> TO BE DONE:
Write out each line in which the string "part" is present.

> SUPPLIED DATA:
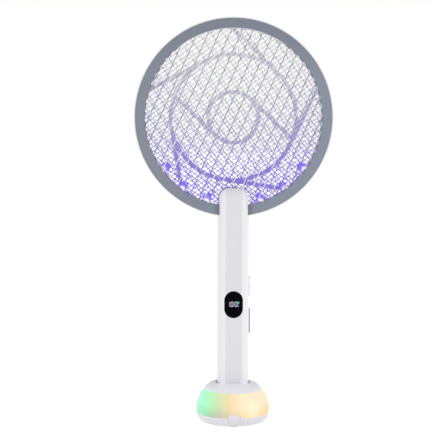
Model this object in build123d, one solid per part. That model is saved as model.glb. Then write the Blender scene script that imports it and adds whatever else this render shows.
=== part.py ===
from build123d import *

import math
import os

# Electric fly swatter standing upright in its round charging dock.
# Millimetres.  X to the right, Y to the back, Z up.  The origin is on the table, in the middle
# of the dock.  The racket's head is a disc whose axis is parallel to Y.

# ------------------------------------------------------------------ fits
fit_gap = 0.05          # pieces of one assembly that slot together
slide_gap = 0.25        # round a button or knob that moves in its opening
running_gap = 0.05      # a plunger in its sleeve
screw_gap = 0.3         # round a screw's shank in its clearance hole
screw_end_gap = 1.0     # between a screw's tip and the end of its pilot hole
small_flats = 8         # on small hidden bars and bores, which are octagons
seat_flats = 16         # on the sunk seats of screw heads
board_flats = 24        # on the ring board's edges

# ------------------------------------------------------------------ dock outline (radius, height)
foot_height = 2.0
dock_floor_radius = 33.2
dock_seam_radius = 42.3
dock_seam_height = 12.8
lamp_top_radius = 33.5
lamp_top_height = 39.9
dock_rim_radius = 19.4
dock_rim_height = 48.2
base_bulge = 2.75
lamp_bulge = 3.2
cover_bulge = 2.3
bow_runs = 4            # straight runs that follow each bowed edge
dock_wall = 2.0
dock_floor = 2.4
lamp_wall = 1.8
lip_height = 1.5
lip_wall = 1.3

# ------------------------------------------------------------------ dock insides
foot_radius = 5.5
foot_circle = 22.0
column_circle = 28.3
column_radius = 3.8
boss_radius = 3.0
dock_screw_grip = 7.5    # of the dock's screws in the cover's bosses
dock_screw_seat_drop = 4.0
light_board_height = 13.0
light_board_inner = 25.2
light_board_outer = 35.4
light_board_thick = 1.2
light_count = 12
light_circle = 33.0
light_size = 3.5
light_height = 1.9
board_thick = 1.6
chip_width = 6.0
chip_thick = 1.2
dock_board_height = 6.0
dock_board_half_width = 11.0
dock_board_front = 34.4
dock_board_back = 35.0
stake_radius = 1.0
stake_across = 16.0
stake_along = 50.0
weight_half_gap = 13.0
weight_radius = 33.8
weight_height = 7.0
inlet_width = 8.94
inlet_height = 3.2
inlet_length = 7.3
inlet_wall = 0.3
inlet_end_wall = 1.0
inlet_tongue_margin = 1.2
inlet_tongue_thick = 0.7
inlet_reach = 40.6
inlet_margin = 0.6

# ------------------------------------------------------------------ socket and contact pins
socket_floor_height = 16.0
socket_floor_thick = 2.0
socket_wall = 1.8
socket_gap = 0.5
socket_mouth_side_gap = 1.9
socket_mouth_front_gap = 0.7
socket_mouth_depth = 9.0
pin_spacing = 10.0
pin_radius = 0.8
pin_nose = 0.3
pin_travel = 0.8
pin_sleeve_radius = 1.5
pin_length = 6.3
contact_recess = 0.8
contact_radius = 2.0
contact_flange = 0.8
contact_flange_thick = 0.6

# ------------------------------------------------------------------ dock button
dock_button_width = 14.4
dock_button_height = 9.2
dock_button_corner = 3.6
dock_button_face_radius = 42.5
dock_button_flange_front = 37.7
dock_button_flange_thick = 1.0
dock_button_flange_margin = 0.8
button_travel = 0.8

# ------------------------------------------------------------------ tact switches
tact_width = 6.0
tact_depth = 3.6
tact_plunger_radius = 1.8
tact_bore_depth = 2.2
dock_tact_height = 5.0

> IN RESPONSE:
Model this object in build123d, one solid per part. That model is saved as model.glb. Then write the Blender scene script that imports it and adds whatever else this render shows.
=== part.py ===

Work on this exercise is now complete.